### DATA LINES
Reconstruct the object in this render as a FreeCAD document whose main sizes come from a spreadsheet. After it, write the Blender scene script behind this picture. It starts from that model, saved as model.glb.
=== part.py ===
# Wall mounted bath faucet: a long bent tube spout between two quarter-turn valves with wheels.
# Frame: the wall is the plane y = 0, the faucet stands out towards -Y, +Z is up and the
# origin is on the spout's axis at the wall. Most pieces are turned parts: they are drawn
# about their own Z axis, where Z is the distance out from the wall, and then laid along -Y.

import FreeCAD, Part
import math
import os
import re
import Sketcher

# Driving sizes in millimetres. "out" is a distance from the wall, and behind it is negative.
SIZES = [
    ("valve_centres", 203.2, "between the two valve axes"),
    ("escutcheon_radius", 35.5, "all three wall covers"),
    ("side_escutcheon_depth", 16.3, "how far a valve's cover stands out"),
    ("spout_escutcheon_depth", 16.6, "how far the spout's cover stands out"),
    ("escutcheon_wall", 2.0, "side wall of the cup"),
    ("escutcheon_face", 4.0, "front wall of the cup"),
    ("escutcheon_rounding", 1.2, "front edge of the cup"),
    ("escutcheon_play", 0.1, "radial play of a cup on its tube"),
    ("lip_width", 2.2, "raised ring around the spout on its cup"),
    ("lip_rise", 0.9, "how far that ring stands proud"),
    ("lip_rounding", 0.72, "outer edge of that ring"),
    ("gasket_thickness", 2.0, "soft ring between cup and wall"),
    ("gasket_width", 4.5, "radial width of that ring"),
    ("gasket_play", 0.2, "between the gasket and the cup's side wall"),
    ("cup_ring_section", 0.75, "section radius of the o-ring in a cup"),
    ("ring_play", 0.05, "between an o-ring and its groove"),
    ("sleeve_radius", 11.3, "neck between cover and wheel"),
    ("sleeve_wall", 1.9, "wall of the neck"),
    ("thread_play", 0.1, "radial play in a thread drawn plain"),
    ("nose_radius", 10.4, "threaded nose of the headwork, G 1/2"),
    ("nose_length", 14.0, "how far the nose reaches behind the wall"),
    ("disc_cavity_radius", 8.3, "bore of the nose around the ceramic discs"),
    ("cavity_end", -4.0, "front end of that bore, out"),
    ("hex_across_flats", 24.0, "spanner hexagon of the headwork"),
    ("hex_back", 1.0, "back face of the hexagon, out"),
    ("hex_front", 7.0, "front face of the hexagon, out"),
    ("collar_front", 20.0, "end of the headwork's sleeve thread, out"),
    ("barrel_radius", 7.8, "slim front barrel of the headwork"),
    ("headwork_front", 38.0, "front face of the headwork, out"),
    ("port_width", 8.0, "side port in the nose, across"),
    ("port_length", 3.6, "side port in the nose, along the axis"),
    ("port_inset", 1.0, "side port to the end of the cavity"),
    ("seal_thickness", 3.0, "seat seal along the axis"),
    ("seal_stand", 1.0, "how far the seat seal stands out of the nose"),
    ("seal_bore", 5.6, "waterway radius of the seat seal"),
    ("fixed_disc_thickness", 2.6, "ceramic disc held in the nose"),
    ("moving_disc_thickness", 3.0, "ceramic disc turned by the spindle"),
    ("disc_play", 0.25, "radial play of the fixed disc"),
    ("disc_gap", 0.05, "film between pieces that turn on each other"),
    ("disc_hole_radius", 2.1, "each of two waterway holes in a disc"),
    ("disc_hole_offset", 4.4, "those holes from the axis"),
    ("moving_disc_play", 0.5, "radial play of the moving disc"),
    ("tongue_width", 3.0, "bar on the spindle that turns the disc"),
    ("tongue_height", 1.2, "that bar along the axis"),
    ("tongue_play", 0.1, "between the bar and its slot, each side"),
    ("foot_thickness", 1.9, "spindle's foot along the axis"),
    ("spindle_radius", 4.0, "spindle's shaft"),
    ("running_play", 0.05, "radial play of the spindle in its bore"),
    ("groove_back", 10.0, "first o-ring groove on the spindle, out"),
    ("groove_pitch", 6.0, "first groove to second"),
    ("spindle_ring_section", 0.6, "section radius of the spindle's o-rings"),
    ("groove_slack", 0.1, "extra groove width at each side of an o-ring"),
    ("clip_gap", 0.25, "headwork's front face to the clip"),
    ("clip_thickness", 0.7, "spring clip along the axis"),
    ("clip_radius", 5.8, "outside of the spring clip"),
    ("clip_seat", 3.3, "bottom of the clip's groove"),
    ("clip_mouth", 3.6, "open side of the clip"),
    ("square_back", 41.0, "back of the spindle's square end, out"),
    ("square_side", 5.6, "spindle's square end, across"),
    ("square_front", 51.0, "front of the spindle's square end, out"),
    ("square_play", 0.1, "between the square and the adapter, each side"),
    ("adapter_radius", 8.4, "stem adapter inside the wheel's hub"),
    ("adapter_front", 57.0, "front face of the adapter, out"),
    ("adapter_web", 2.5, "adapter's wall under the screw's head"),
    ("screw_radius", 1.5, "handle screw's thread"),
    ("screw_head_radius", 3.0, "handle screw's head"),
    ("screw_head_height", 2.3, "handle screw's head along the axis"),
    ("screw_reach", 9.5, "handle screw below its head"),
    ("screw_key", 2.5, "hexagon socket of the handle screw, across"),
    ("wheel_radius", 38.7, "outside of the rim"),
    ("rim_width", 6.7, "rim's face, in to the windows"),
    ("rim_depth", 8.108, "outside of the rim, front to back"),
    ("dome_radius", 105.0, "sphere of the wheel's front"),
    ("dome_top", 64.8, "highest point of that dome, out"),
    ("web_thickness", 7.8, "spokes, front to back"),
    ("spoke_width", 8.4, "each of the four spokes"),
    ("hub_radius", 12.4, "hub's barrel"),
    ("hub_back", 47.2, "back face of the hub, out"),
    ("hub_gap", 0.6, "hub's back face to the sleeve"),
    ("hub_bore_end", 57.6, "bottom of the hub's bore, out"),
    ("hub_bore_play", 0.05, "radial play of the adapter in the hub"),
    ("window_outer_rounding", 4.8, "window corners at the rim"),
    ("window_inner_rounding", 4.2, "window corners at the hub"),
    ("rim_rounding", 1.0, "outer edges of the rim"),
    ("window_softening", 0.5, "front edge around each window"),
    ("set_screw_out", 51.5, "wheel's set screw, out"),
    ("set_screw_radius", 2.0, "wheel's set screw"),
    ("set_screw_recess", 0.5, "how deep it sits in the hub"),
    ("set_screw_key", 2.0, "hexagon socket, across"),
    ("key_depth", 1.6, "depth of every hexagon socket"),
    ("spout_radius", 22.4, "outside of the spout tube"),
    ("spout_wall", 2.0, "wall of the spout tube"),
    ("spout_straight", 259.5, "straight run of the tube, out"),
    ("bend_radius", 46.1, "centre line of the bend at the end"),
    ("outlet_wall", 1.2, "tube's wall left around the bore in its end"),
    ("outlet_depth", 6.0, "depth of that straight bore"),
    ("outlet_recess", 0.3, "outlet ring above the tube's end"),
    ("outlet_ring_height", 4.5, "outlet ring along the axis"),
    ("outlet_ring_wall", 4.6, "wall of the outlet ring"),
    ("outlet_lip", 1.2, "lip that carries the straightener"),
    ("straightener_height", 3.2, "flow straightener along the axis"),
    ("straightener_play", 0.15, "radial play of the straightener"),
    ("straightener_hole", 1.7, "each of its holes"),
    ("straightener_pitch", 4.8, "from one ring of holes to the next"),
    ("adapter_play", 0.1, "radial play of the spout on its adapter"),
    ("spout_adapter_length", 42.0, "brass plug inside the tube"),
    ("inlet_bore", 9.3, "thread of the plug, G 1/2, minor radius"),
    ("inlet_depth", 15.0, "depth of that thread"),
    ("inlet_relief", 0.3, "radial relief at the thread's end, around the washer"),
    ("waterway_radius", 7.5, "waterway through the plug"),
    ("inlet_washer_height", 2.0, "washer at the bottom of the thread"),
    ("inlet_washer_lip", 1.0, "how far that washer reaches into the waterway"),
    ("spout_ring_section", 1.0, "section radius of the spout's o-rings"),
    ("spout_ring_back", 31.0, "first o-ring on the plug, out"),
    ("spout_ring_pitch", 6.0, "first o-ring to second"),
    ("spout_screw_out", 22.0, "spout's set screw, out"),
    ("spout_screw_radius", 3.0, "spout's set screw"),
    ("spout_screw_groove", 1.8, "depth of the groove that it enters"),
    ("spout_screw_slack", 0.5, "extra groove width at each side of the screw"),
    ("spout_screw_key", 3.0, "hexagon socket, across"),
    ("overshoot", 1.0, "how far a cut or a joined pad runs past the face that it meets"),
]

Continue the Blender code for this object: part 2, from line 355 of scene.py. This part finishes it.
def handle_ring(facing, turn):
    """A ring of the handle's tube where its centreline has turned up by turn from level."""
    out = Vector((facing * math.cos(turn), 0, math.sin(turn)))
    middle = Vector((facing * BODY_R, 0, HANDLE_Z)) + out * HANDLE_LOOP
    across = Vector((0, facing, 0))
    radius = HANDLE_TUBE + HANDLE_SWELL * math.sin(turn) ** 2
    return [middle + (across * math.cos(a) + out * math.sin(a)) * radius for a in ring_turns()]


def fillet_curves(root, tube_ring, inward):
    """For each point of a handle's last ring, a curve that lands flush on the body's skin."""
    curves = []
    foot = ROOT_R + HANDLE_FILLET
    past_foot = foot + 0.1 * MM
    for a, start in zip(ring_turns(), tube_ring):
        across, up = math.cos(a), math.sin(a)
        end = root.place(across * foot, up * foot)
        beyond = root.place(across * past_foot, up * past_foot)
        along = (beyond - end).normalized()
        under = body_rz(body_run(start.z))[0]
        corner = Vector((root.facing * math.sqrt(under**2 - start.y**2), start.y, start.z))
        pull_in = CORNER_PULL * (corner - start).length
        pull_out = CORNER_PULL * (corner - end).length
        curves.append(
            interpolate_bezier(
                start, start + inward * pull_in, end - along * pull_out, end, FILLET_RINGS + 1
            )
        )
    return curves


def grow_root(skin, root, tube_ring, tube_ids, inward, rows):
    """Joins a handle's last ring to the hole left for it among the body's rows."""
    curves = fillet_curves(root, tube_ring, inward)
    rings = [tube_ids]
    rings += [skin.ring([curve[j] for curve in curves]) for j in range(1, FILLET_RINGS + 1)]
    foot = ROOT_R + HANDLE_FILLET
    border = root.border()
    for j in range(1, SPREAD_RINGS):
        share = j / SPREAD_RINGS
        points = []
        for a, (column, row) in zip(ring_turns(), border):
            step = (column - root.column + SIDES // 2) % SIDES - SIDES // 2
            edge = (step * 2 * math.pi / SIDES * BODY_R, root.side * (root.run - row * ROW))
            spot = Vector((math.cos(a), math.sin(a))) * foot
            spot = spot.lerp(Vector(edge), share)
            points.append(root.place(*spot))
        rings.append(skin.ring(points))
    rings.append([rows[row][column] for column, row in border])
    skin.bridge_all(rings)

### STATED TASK
Quote every line from the beginning of the entries up to and including the line that contains "import Sketcher".

### FULL RESPONSE
Reconstruct the object in this render as a FreeCAD document whose main sizes come from a spreadsheet. After it, write the Blender scene script behind this picture. It starts from that model, saved as model.glb.
=== part.py ===
# Wall mounted bath faucet: a long bent tube spout between two quarter-turn valves with wheels.
# Frame: the wall is the plane y = 0, the faucet stands out towards -Y, +Z is up and the
# origin is on the spout's axis at the wall. Most pieces are turned parts: they are drawn
# about their own Z axis, where Z is the distance out from the wall, and then laid along -Y.

import FreeCAD, Part
import math
import os
import re
import Sketcher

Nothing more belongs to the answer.